下面的代码可以计算出数据总共有多少个缺失值,这里数据是存储在pandas中的DateFrame中:
print(data.isnull().sum())
处理缺失值有一下几种方式:
data_without_missing_values=original_data.dropna(axis=1)
在大多数情况下,我们必须在训练集(training dataset)和测试集(test dataset)中删除同样的数据列。
cols_with_missing=[col for col in original_data.columns
if original_data[col].isnull().any()]
reduced_original_data=original_data.drop(cols_with_missing,axis=1)
reduced_test_data=test_data.drop(cols_with_missing,axis=1)
这种方法适用于数据列包含的缺失值太多的情况
这种方法比直接删除数据列好点,能训练出更好的模型。
from sklearn.preprocessing import Imputer
my_inputer=Imputer()
data_with_imputed_values=my_imputer.fit_transform(original_data)
默认的填补策略是使用均值填充
如果缺失数据包含重要特征信息的话,我们需要保存原始数据的缺失值信息,存储在boolean列中
#先拷贝一份原始数据
new_data=original_data.copy()
#创建新的列保用来保存缺失数据列的缺失情况
cols_with_missing=(col for col in new_data.columns if new_data[col].isnull().any())
for col in cols_with_missing:
new_data[col+'_was_missing']=new_data[col].isnull()
#插值
my_imputer=Imputer()
new_data=my_imputer.fit_transform(new_data)
下面是一个房价预测的例子,用来比较上面提到的三种处理缺失值的情况。
import pandas as pd
# 加载数据
melb_data = pd.read_csv('../input/melbourne-housing-snapshot/melb_data.csv')
from sklearn.ensemble import RandomForestRegressor
from sklearn.metrics import mean_absolute_error
from sklearn.model_selection import train_test_split
melb_target = melb_data.Price
melb_predictors = melb_data.drop(['Price'], axis=1)

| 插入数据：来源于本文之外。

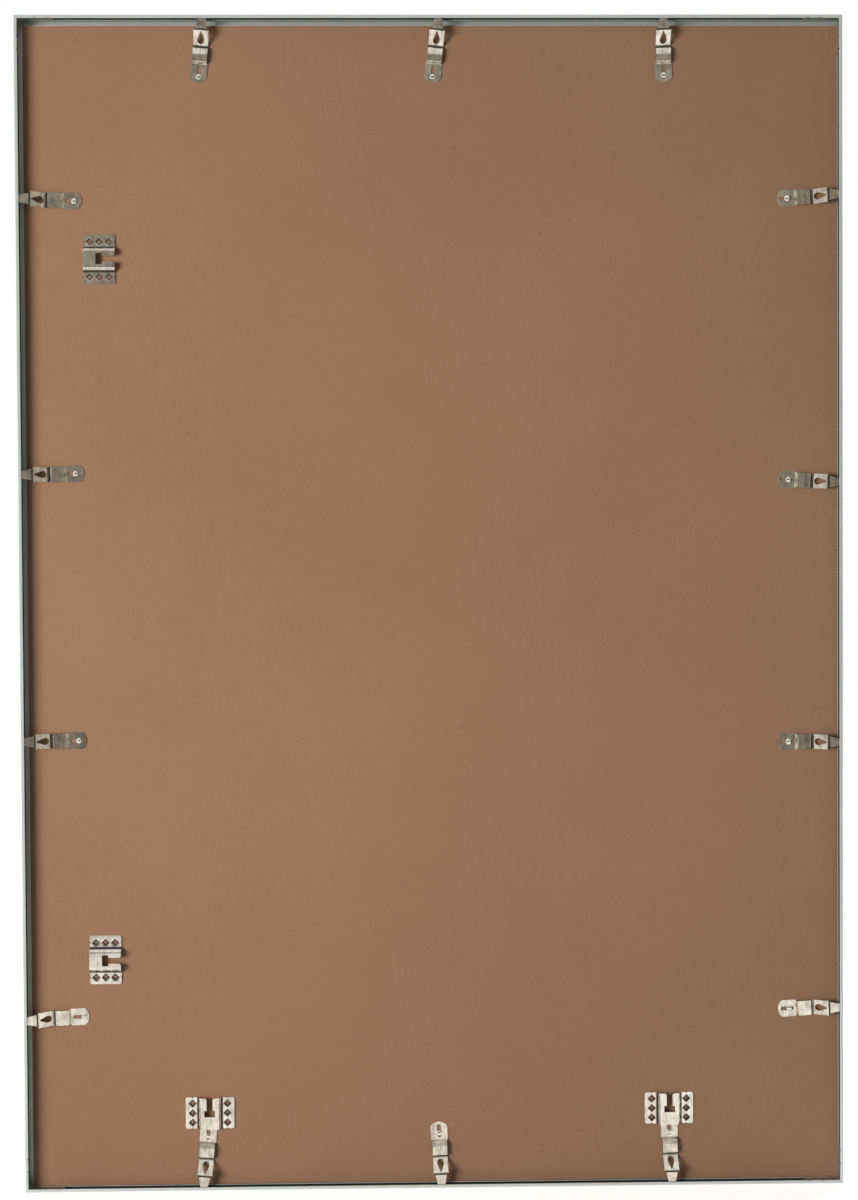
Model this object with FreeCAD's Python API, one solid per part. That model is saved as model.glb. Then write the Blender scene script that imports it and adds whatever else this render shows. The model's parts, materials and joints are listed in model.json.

# 为了简单起见,我们只使用数字特征的列训练预测模型
melb_numeric_predictors = melb_predictors.select_dtypes(exclude=['object'])
#划分训练集和测试集
X_train, X_test, y_train, y_test = train_test_split(melb_numeric_predictors,
melb_target,
train_size=0.7,
test_size=0.3,
random_state=0)
#定义一个函数,度量模型的MAE指标
def score_dataset(X_train, X_test, y_train, y_test):
model = RandomForestRegressor()#这里选用随机森林模型
model.fit(X_train, y_train)
preds = model.predict(X_test)
return mean_absolute_error(y_test, preds)
cols_with_missing = [col for col in X_train.columns
if X_train[col].isnull().any()]
reduced_X_train = X_train.drop(cols_with_missing, axis=1)
reduced_X_test = X_test.drop(cols_with_missing, axis=1)
print("Mean Absolute Error from dropping columns with Missing Values:")
print(score_dataset(reduced_X_train, reduced_X_test, y_train, y_test))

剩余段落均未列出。